I have to go to sleep now, but I'll have questions about aeroheads terminology tomorrow.

[JulianEdgar]

Quote:

Originally Posted by aerohead

1) No. 3 smoke filament from the floor makes it into the boundary layer over the roof.
2) The roof contour does not follow the local streamline.
3) The roof has produced too much of a pressure rise.
4) The pressure rise has decelerated to flow.
5) The decelerated flow has lost momentum.
6) Now there's not enough momentum transfer to the lowest stratum of the TBL adjacent to the body's surface boundary.
7) Without a reduction of the pressure the TBL must separate and does.
8) The separation is inducing a weak pair of attached longitudinal vortices.
9) The vortices are inducing a weak downwash.
10) The downwash is holding the flow attached down the centerline..
11) The wake is 'smaller' but overall total drag is higher than if the roof was 'streamlined', on account of the induced vortex-drag.
12) Vortex drag is the highest form of drag.
13) Later addition of the spoiler will allow the flow to reattach onto the spoiler's raised height.
14) The modified flow will force a higher velocity.
15) The higher velocity will produce Dr. Thomas Wolf''s ' stronger negative pressure gradient.'
16) The stronger negative pressure gradient will re-invigorate the TBL.
17) The TBL will now flow over the separation bubble created by the spoiler.
18) When the flow does separate at the spoiler, it will be at a higher static pressure.
19) Lift will be reduced.
20) Drag will be reduced.
21) Again, attached flow due to downwash is not 'attached flow.'
22) Downwash is an artifact of separation, as is the vortices.

The normal mix of correct theory, incorrect theory, irrelevancies, very clearly no experience of on-road testing of a shape anything like this, extrapolated even weirder theory - and so on.

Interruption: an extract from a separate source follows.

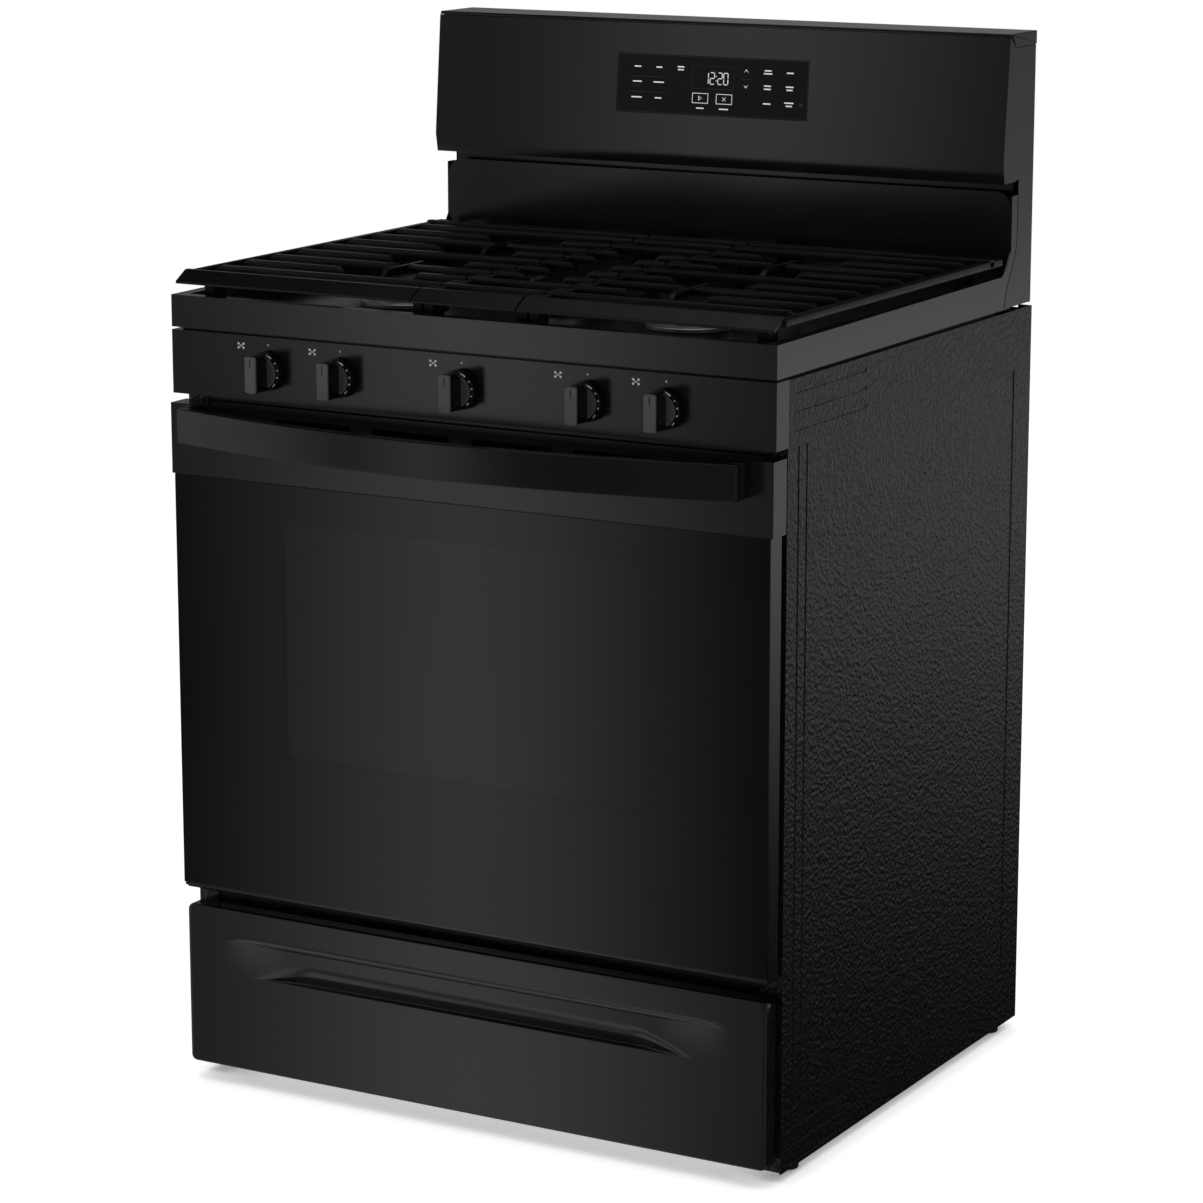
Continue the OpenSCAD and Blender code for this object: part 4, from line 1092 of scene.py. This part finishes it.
@dataclass
class KnobRow:
    """The control panel under the cooktop with its five push-to-turn knobs."""

    xs: tuple[float, ...] = (-249, -155, 0, 155, 249)
    z: float = 838.0
    skirt_r: float = 22.0
    face_r: float = 17.6
    grip_w: float = 15.0
    reach: float = 36.0
    mark_r: float = 19.8
    dots: tuple[float, ...] = (-9, 56, 80, 103)
    dashes: tuple[tuple[float, float, float], ...] = ((13, 36, 1.7), (126, 138, 0.9))
    icon_x: float = -36.0
    icon_z: float = 25.5
    tray_half: float = 371.0
    tray_y: float = 12.0
    tray_back: float = 600.0
    tray_low: float = 860.0
    tray_high: float = 888.0
    tray_t: float = 1.2

    def grip_outline(self, x: float, shrink: float) -> list[Point]:
        """Gives the grip seen from the front: straight sides and rounded ends."""
        half = self.grip_w / 2 - shrink
        r = 20.6 - shrink
        steps = [half * (s / 4 - 1) for s in range(9)]
        top = [(x + s, self.z + math.sqrt(r * r - s * s)) for s in steps]
        low = [(x + s, self.z - math.sqrt(r * r - s * s)) for s in reversed(steps)]
        return top + low

    def grip(self, x: float, stations: Sequence[Point]) -> Shape:
        """Lofts the grip through distances in front of the panel and their shrink."""
        return Shape().loft([[(a, -d, b) for a, b in self.grip_outline(x, s)] for d, s in stations])

    def marks(self, x: float) -> Shape:
        """Prints the setting marks around the skirt's face."""
        made = Shape()
        y = -12.12
        for angle in self.dots:
            a = math.radians(angle)
            spot = (x + self.mark_r * math.sin(a), self.z + self.mark_r * math.cos(a))
            made.turned(Way.Y, spot, [(y, 0.85), (y + 0.3, 0.85)], 16)
        for start, end, width in self.dashes:
            inner, outer = self.mark_r - width / 2, self.mark_r + width / 2
            section = ((inner, y), (outer, y), (outer, y + 0.3), (inner, y + 0.3))
            rows = []
            for step in range(9):
                a = math.radians(start + (end - start) * step / 8)
                rows.append([(x + q * math.sin(a), d, self.z + q * math.cos(a)) for q, d in section])
            made.loft(rows)
        return made

    def knob(self, number: int, x: float) -> None:
        """Makes one knob: skirt, disc, grip, face and marks."""
        body = f"dial_{number}"
        r = self.skirt_r
        skirt = Shape().turned(
            Way.Y, (x, self.z), [(-4.5, r - 0.8), (-5.2, r), (-11, r), (-11.8, r - 0.5), (-12, r - 1.2)], 72
        ).solid(f"knob_{number}_skirt")
        disc = Shape().turned(
            Way.Y, (x, self.z), [(-11.8, self.face_r), (-13.6, self.face_r), (-14.3, self.face_r - 0.7)], 72
        ).solid(f"knob_{number}_disc")
        end = self.reach
        grip = self.grip(x, [(13.5, 0), (end - 1.6, 0)]).solid(f"knob_{number}_grip")
        face = self.grip(x, [(end - 1.7, 0), (end - 0.7, 0), (end, 0.7)]).solid(f"knob_{number}_face")
        line = Shape().block((x - 0.75, -end - 0.08, self.z + 7.5), (x + 0.75, -end + 0.4, self.z + 17.5))
        pointer = line.solid(f"knob_{number}_pointer")
        for piece in (skirt, disc, grip, face):
            ease_edges(piece, 0.5)
        hand_over(skirt, body, KNOB_BODY, [f"knob_{number}"])
        hand_over(disc, body, KNOB_FACE)
        hand_over(grip, body, KNOB_BODY)
        hand_over(face, body, KNOB_FACE)
        hand_over(pointer, body, KNOB_BODY)
        hand_over(self.marks(x).solid(f"knob_{number}_marks"), body, INK)

    def print_panel(self) -> bpy.types.Object:
        """Prints the off mark above each knob and the burner sign beside it."""
        made = Shape()
        y = -0.12
        for x in self.xs:
            made.turned(Way.Y, (x, self.z + 28.5), [(y, 1.15), (y + 0.2, 1.15)], 20)
            cx, cz = x + self.icon_x, self.z + self.icon_z
            for dx in (-1, 1):
                for dz in (-1, 1):
                    made.turned(Way.Y, (cx + dx * 3.3, cz + dz * 2.3), [(y, 1.4), (y + 0.2, 1.4)], 18)
                slant = [(-2.8, -1.9 * dx - 0.4), (2.8, 1.9 * dx - 0.4), (2.8, 1.9 * dx + 0.4), (-2.8, -1.9 * dx + 0.4)]
                made.prism(Way.Y, [(cx + a, cz + b) for a, b in slant], y - 0.01 * dx, y + 0.2)
        return made.solid("panel_marks")

    def shade_tray(self) -> bpy.types.Object:
        """Folds a black sheet's front and sides, which close the gap under the cooktop and darken it: painted shade in
        place of the shaded inside of the range.
        """
        half, low, high, back = self.tray_half, self.tray_low, self.tray_high, self.tray_y + self.tray_t
        made = Shape().block((-half, self.tray_y, low), (half, back, high))
        for x in (-half, half - self.tray_t):
            made.block((x, back, low), (x + self.tray_t, self.tray_back, high))
        return made.solid("burner_tray")

    def build(self, shop: "Workshop") -> None:
        """Makes the panel and the knobs."""
        carry("knob_panel", BAKED, 0.8)
        # The black tray under the cooktop darkens the gap there: painted shade.
        hand_over(self.shade_tray(), "range_body", PORCELAIN)
        hand_over(self.print_panel(), "range_body", INK)
        for number, x in enumerate(self.xs, 1):
            self.knob(number, x)
        dress([f"stem_{n}" for n in range(1, 6)], STEEL)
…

For people who actually want to learn, just look at the pressure chart and the flow pattern, and draw some obvious conclusions about the relationships.






And as for the rear spoiler, just mentally place one at the back of the car (say, the same angle as the windscreen but only 1/5th as high) and then look at what the windscreen did to the pressure of the attached flow in front of it.